Some selling also likely came from investors raising cash to meet financing requirements on leveraged equity positions that came under pressure as the Dow Jones Industrial Average, S&P 500 and Nasdaq Composite index all fell more than 9%.
David Meger, director of metals trading at High Ridge Futures in Chicago, said traders and investors sold every asset class.
“It is a rush to cash and a mild panic-type move,” Meger said. “People are selling gold and silver positions to finance equity positions or other situations.”
Demand for cash has grown in recent weeks, as markets became more turbulent. U.S. money market funds took in a record $87.6 billion in the week to Wednesday as stocks on Wall Street buckled, data from Lipper showed.
The double-digit sell-off in palladium was bolstered by the successful development of a new tri-metal auto catalyst allowing for the partial substitution of the metal with cheaper platinum, a development announced earlier in the week, trader said.
Oil-related securities also marked double-digit declines, with the S&P energy index falling 12.3%.
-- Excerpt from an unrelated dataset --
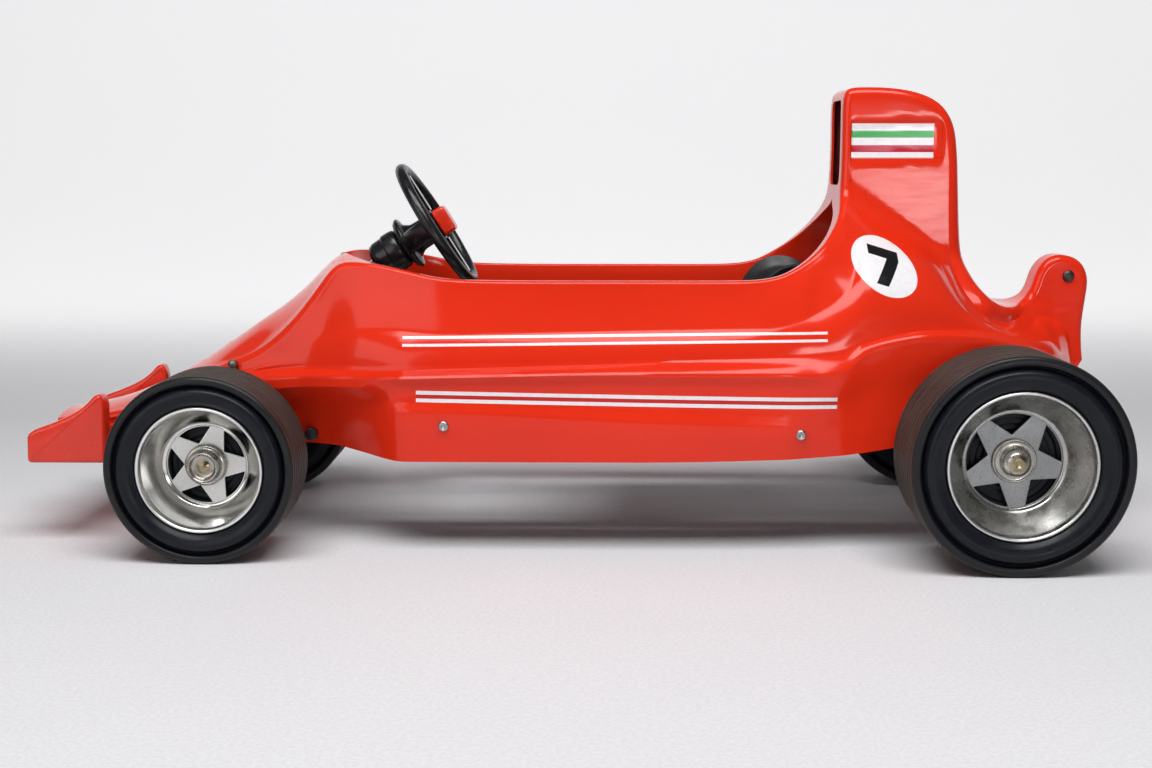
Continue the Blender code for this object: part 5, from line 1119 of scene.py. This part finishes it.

MSCI’s widely followed all-country world index posted its biggest single-day decline in 32 years, of 9.3%, as European shares tumbled.
“We’re probably going to continue to see more panic selling and as we near that capitulation, you’re going to see further downward pressure on risky assets,” said Edward Moya, senior market analyst at OANDA in New York, referring to the time when investors give up trying to recover lost gains.